Car giants admit “weak” demand for electric cars
Top executives of some of the largest car manufacturing corporations, including Ford, General Motors (GM) and Mercedes-Benz, admit sales losses amid soaring prices of “robo cars.” Back in October, Ford’s Farley withdrew its full-year results forecast, citing “uncertainty” over its tentative deal with the United Auto Workers and warned of continued pressure on EVs as customers balk at paying a premium for them over other models.
“It’s been a challenging situation, for sure,” he said during the company’s third-quarter earnings call after posting greater losses than expected on EVs. “Matter of fact, our business is never short of challenges, especially right now with the evolution of the EV market and new global competitors from China, as well as the technology disruptions.” He claimed that having great products is not enough in the industry anymore as there is weight in offering competitive costs for consumers, “affordability is an issue.”
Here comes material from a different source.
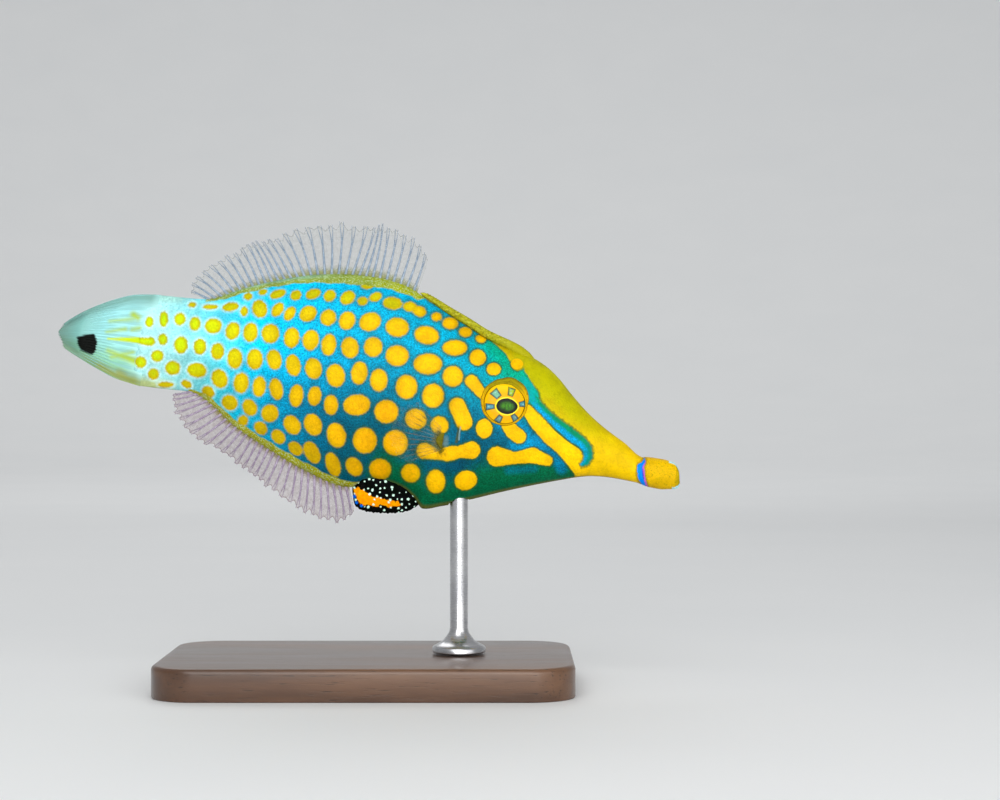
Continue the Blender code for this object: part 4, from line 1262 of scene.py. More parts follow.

Moreover, GM CEO Mary Barra also withdrew its 2023 profit outlook, saying the brand will slow the launch of several planned EV models to cut costs. She said that they are reducing fixed costs by $2 billion net of depreciation and amortization before 2024 ends. Barra wrote in a letter to shareholders: “We are also moderating the acceleration of EV production in North America to protect our pricing, adjust to slower near-term growth in demand and implement engineering efficiency and other improvements that will make our vehicles less expensive to produce and more profitable.” The car company and Honda, one year after its launch, also announced the ending of a $5 billion partnership to develop affordable EVs. GM also postponed the $4 billion electric truck plant in Michigan.
Meanwhile, Mercedes-Benz reported that its third-quarter earnings fell as margins on EVs remained lower than previously assumed. Its financial chief Harald Wilhelm noted during a call with analysts that some traditional players are selling EVs below the pricing level of internal combustion engine vehicles despite their higher production costs.